第81回研究例会 of 韓国・朝鮮文化研究会

 第81回研究例会

 運営委員会での検討の結果、COVID-19の感染拡大に鑑み、第81回研究例会も引き続き、Web会議サービスのZoom上で下記の通り実施しました。


日時:2022年6月11日(土曜日)15時~18時

開催方法:Zoomミーティング

発表者①:李承澤(早稲田大学スポーツ科学研究センター招聘研究員)

題目:韓国における動物愛護思想の意味 -動物スポーツ文化と人権(権利)の矛盾性、そして自由の多様性-

 今まで進化して来た現代社会において、人類普遍の原理と言われる人権の概念も、西ヨーロッパで形成されたと言う点で、普遍とは言えない側面を持つと考えられる。例えば、中国の人権問題をめぐる米中間の論争やロシアのウクライナ侵攻にかかわる言説に見られるように、現在、人権批判が顕在化している。一方、21世紀の社会的観点から考えるこうした反倫理的な人権問題の現状は、国家と文明に限られるものではなく、歴史の古いスポーツ文化からも「権利とは何か」、「自由とは何か」、「なぜ権利と自由は平等に得られないのか」などの普遍的な理念が定立せず、現在まで至っていることが確認される。
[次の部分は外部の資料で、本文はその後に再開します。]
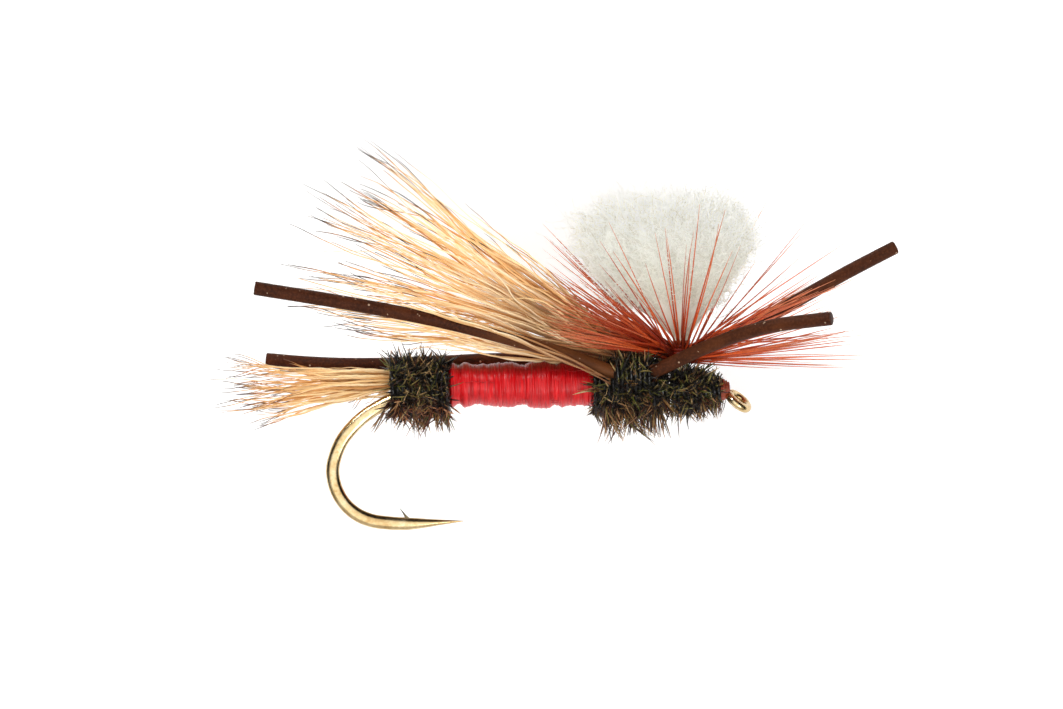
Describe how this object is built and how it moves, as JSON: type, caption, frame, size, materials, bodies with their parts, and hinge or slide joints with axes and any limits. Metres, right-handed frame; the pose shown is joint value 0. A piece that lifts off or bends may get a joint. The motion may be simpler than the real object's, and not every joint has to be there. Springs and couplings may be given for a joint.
{
  "type": "dry fly",
  "caption": "Parachute dry fly on a long-shank down-eye hook: hair tail and swept hair wing, herl butt and thorax, floss band, yarn post with wound feather hackle, rubber legs.",
  "frame": {"origin": "middle of the hook's forged bend where vise jaws hold it, in the hook's own plane; the near grip flat lies 0.22 mm from it", "axes": "+X along the shank towards the hook eye, +Z away from the hook point towards the wing, +Y the fly's left; the near flat faces -Y"},
  "size_m": [0.0314, 0.0152, 0.0174],
  "materials": {
    "gold_wire": "polished gold-coloured plating on forged wire",
    "dark_thread": "waxed tying thread",
    "rust_thread": "waxed tying thread",
    "deer_hair": "bleached hollow hair, satin",
    "herl": "iridescent bronze-green herl",
    "red_floss": "glossy wound floss",
    "white_yarn": "matt brushed-out yarn",
    "brown_hackle": "glossy feather barbs",
    "brown_rubber": "satin speckled rubber"
  },
  "bodies": {
    "root": {"hook": "gold_wire", "thread_base": "dark_thread", "tail_hair": "deer_hair", "tail_lashing": "dark_thread", "rear_herl": "herl", "floss_band": "red_floss", "wing_hair": "deer_hair", "wing_lashing": "dark_thread", "thorax_herl": "herl", "head_herl": "herl", "post_yarn": "white_yarn", "post_lashing": "rust_thread", "hackle_feather": "brown_hackle", "leg_lashing": "dark_thread", "head_thread": "rust_thread", "near_strand_held": "brown_rubber", "far_strand_held": "brown_rubber"},
    "near_rear_root": {"near_rear_leg_root": "brown_rubber"},
    "near_rear_tip": {"near_rear_leg_tip": "brown_rubber"},
    "far_rear_root": {"far_rear_leg_root": "brown_rubber"},
    "far_rear_tip": {"far_rear_leg_tip": "brown_rubber"},
    "near_front_root": {"near_front_leg_root": "brown_rubber"},
    "near_front_tip": {"near_front_leg_tip": "brown_rubber"},
    "far_front_root": {"far_front_leg_root": "brown_rubber"},
    "far_front_tip": {"far_front_leg_tip": "brown_rubber"}
  },
  "joints": [
    {"name": "near_rear_leg_bend", "type": "hinge", "parent": "root", "child": "near_rear_root", "pos_m": [0.012, -0.00122, 0.00587], "axis": [0, 1, 0], "range_deg": [-20, 12], "stiffness_Nm_per_rad": 0.000002},
    {"name": "near_rear_leg_curl", "type": "hinge", "parent": "near_rear_root", "child": "near_rear_tip", "pos_m": [0.00481, -0.00226, 0.00804], "axis": [0, 1, 0], "range_deg": [-20, 12], "stiffness_Nm_per_rad": 0.000002},
    {"name": "far_rear_leg_bend", "type": "hinge", "parent": "root", "child": "far_rear_root", "pos_m": [0.012, 0.00122, 0.00587], "axis": [0, 1, 0], "range_deg": [-15, 12], "stiffness_Nm_per_rad": 0.000002},
    {"name": "far_rear_leg_curl", "type": "hinge", "parent": "far_rear_root", "child": "far_rear_tip", "pos_m": [0.00488, 0.00212, 0.00631], "axis": [0, 1, 0], "range_deg": [-15, 12], "stiffness_Nm_per_rad": 0.000002},
    {"name": "near_front_leg_bend", "type": "hinge", "parent": "root", "child": "near_front_root", "pos_m": [0.01395, -0.00122, 0.00587], "axis": [0, -1, 0], "range_deg": [-20, 22], "stiffness_Nm_per_rad": 0.0000015},
    {"name": "near_front_leg_curl", "type": "hinge", "parent": "near_front_root", "child": "near_front_tip", "pos_m": [0.01762, -0.00271, 0.00748], "axis": [0, -1, 0], "range_deg": [-20, 22], "stiffness_Nm_per_rad": 0.0000015},
    {"name": "far_front_leg_bend", "type": "hinge", "parent": "root", "child": "far_front_root", "pos_m": [0.01395, 0.00122, 0.00587], "axis": [0, -1, 0], "range_deg": [-22, 18], "stiffness_Nm_per_rad": 0.0000015},
    {"name": "far_front_leg_curl", "type": "hinge", "parent": "far_front_root", "child": "far_front_tip", "pos_m": [0.01909, 0.00229, 0.00834], "axis": [0, -1, 0], "range_deg": [-22, 18], "stiffness_Nm_per_rad": 0.0000015}
  ],
  "couplings": [
    {"joint": "near_rear_leg_curl", "follows": "near_rear_leg_bend", "ratio": 1},
    {"joint": "far_rear_leg_curl", "follows": "far_rear_leg_bend", "ratio": 1},
    {"joint": "near_front_leg_curl", "follows": "near_front_leg_bend", "ratio": 1},
    {"joint": "far_front_leg_curl", "follows": "far_front_leg_bend", "ratio": 1}
  ]
}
 もちろん、これまでの社会においては、人間と人間だけが論点となってきたと思われるが、この社会に動物が入れられ、さらにスポーツ的な行為が行われる場合にはこれら「権利に対する道徳的地位(moral status)」の倫理的な葛藤はもっと拡散されると言っても過言ではないと思われる。それは知性の高い人間が、感性の高い動物に対してそれぞれの立場から支配欲と本能的欲望を通じて一方的な理念と思想を汲んでいくからだろう。

 本発表では、こうした背景を基本的な概念とした上で、韓国社会を中心に、伝統に基づく「民俗的スポーツ(伝統社会)」の本質を持続する中で、動物に関して人間側に定着している「自由・権利」から生まれた「愛護精神(国際社会)」との葛藤の場ともなっている動物スポーツ文化(人間と動物・動物と動物が行うスポーツ的な行為:例えば、ドッグショー、乗馬、闘技闘犬、闘牛などがある)についてこれまでの研究成果(韓国の動物スポーツ「主に闘鶏、闘馬、闘牛、闘犬」文化と動物愛護文化)を踏まえ、「人間側の権利の共有」と「自由の多様性」を包括的な現代の観点から考察していきたい。


発表者②:金磐石(東京大学社会学研究室博士課程)

題目:農村へ移住した若者たちの文化企画活動と村落空間の再解釈 —慶尚南道南海郡文化企画グループCの事例を中心に—

 韓国では2010年代中盤以降、若者たちの農村への移住、いわゆる「帰農帰村」が社会的に注目を集めている。こうした現象の背景には高齢化や人口減少のため地域が衰退する状況の下で、移住した若者たちを通じて地域の人口を維持し、 若者たちを地域活性化の主体として活用しようとする政策的な意図がある。したがって帰農帰村に関するメディア言説や先行研究では、若者たちが地域社会に安定的に定着し、地域再生事業に参加する過程に焦点が当てられてきた。

 しかし農村に移住した若者たちは多様な欲望を持っている。そしてそれぞれの願望やライフスタイルによって村落という空間は違う意味として知覚される。そのため農村に移住した若者たちを理解するためには、彼らが農村でどのようなライフスタイルを追求し、どのような活動を行っているか、そしてその中で村落という空間をどのように解釈するかを見る必要がある。

 こうした問題意識から本研究は慶尚南道南海郡の文化企画グループCの事例を中心に、農村へ移住した若者たちが地域での文化企画の中で農村という空間といかに関係を持ち、場所の意味を構築するかを分析する。特に地域での日常生活の経験や、地域の内と外を出入りする移動の経験の中で獲得した複合的な視点から、停滞しているとみなされてきた村落の空間を、独自の時間性を作り出す流動的な空間として再解釈する過程を分析する。そして地域社会への参入を中心とする「帰農帰村」言説の外側から、若者たちの活動が地域の場所性を再構築する過程を分析する。